Во второй половине столетия (если говорить только о русском искусстве) так будут рисовать и А.Т. Зверев, и Ю.С. Злотников. У первого (несмотря на «кружащий» рисуночный темп) преобладало впечатление «графики-знака». В нарисованном Зверевым портрете Марселя Марсо (1950-е гг.) фигура сдвинута к стороне листе, по которому она, как кажется, «проходит лишь краем». Однако на этом краю — мгновение остановки. Прежде чем выйти из поля нашего зрения, артист словно замер, погруженный в себя, прислушиваясь к своему положению в мире.
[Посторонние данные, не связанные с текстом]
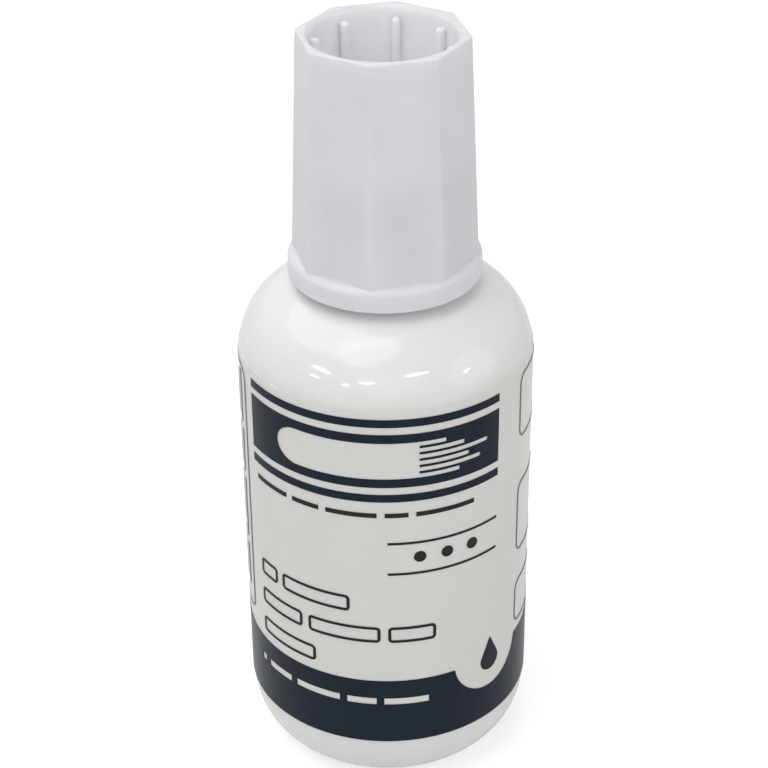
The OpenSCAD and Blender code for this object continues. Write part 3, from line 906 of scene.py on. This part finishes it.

Не то в наброске Злотникова с играющего Святослава Рихтера (1980). Напористые, ломкие штрихи зарисовки и здесь вполне не сдвигаемы на листе, припечатаны к нему каждым своим изгибом и точкой. Однако еще ясней — впечатление потока штрихов, летящих по диагонали вверх. Рихтер во время трудного выступления, увязший в лавине звуков, темно нависший над нотной страницей. Капризная пляска штрихов, за которой — взметенное состояние исполнителя.
Именно это взаимопроникновение рисунка и графики (при бесконечном разнообразии форм) и утвердилось в искусстве ХХ века. Так рисовали Марк Шагал, Пабло Пикассо, Михаил Ларионов, Казимир Малевич, Владимир Татлин. В основе лежало переживание потока времени (в том числе и творческого потока), получившее в ХХ столетии небывалую остроту. Художникам хотелось включиться в течение времени, отразить его ритмы в неостановимой текучести рисуночной линии. Такое уже было у мастеров романтизма или импрессионизма, воспроизводивших мир как движение, как поток. Однако в ХХ веке этот поток оказался способным взорвать даже и зримую цельность реальности, чего еще не было ни у романтиков, ни у импрессионистов. Возникала потребность зацепиться за его неподвижное дно хотя бы якорем творческого приема, или, как говорил Борис Григорьев, «увековечить» его ход в несдвигаемо прочной линии-знаке.